Sunday, October 02, 2005

Letter to Lin and Shawn (6 Sep 05)

This is a letter to the Gillilands

I'm making my way here. Things are eternally slow, but steady. Classes are going well and I'm getting adjusted to the food. The food, of course, is nothing to speak of, except that it sucks and there's hardly any variety. It's based heavily on rice and millet and sauce from leaves of trees.

The people here have truly been the redeeming feature in all things. Friendly without fault and funny to no end. So gregarious and welcoming despite the lack of material things, it's amazing. I'm looking forward to the work and I'm hoping for the best. Still, 2 yars is beginning to yawn in front of me. I've started to set 3 month goals to stay focused. Every 3 months I have planned a vacation or event to look forward to. Hopefully along with friends I have here, the time here will fly and be enjoyable. In a few days we find out our site placement. The location we'll be staying for the next 2 years.

It's hard to know what to write to you guys. I'm hoping my previous letters are getting posted on my blog site, but I've yet to have access to the internet to see if it's true.

Along with no internet I received only one letter, from my mom, and that's it. If you could relay folks to write me letters instead of email, I'd greatly appreciate it. Mail comes to mean so much here, it's pretty frustrating when everyone who says they're going to write, doesn't. I can't get mad yet, cause people may be writing me emails and I don't know. But real mail is such a gift here.

As you can tell I miss everyone from the states quite a bit and so my sob story ends there.

My days are spent currently in Gourcy, a town of about 20,000 people and it hardly looks any different than one with 2,ooo. The only difference is, Gourcy has a fresh food market every 3 days and the town, Mako where I stay with a family and train doesn't. Most of all the houses are the same made of brick and mud, all one story and all the same color brown. Some buildings are made of cement and this are usually the churches or mosques.

Poeple, who can afford decent clothes, are vibrantly colored and adorned with beaded jewelery. Most however are clothed in what they have and are lucky to have thread to fix whatever holes they do have. The six sets of clothing I brought here is literally a plethora of outfits compared to locals, who literally wear clothes until they fall off their body.

The family I stay with, when I'm in Mako, I think has about 3 sets of clothes a piece, and they're pretty well to do. They look at all the clothes I put on the line to dry when I wash them and seem envious. They typically buy clothes once a year after crops are sold. Whatever they buy is supposed to lost all year until the next crops are sold.

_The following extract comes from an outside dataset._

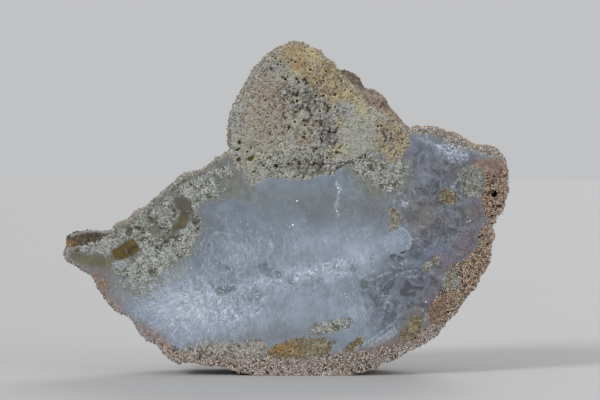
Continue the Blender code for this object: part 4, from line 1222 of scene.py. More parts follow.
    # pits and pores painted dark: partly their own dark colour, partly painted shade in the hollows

I currently get paid about $4 a day. Meals are typically 75 cents and letters to the states cost a whopping $1.65, which is quite a chunk of my pay check as you can see. The meals alone are 75 cents, with a drink,like coke, it's another 75 cents. Beer, a liter, is about $1.60. To have pants made with fabric is about $5, an apple is about 50cents and a cucumber , because its local is about 10 cents.

All that seems pretty cheap but $120/month paycheck can get pretty tight if you start drinking too much beer, coke and eating an apple.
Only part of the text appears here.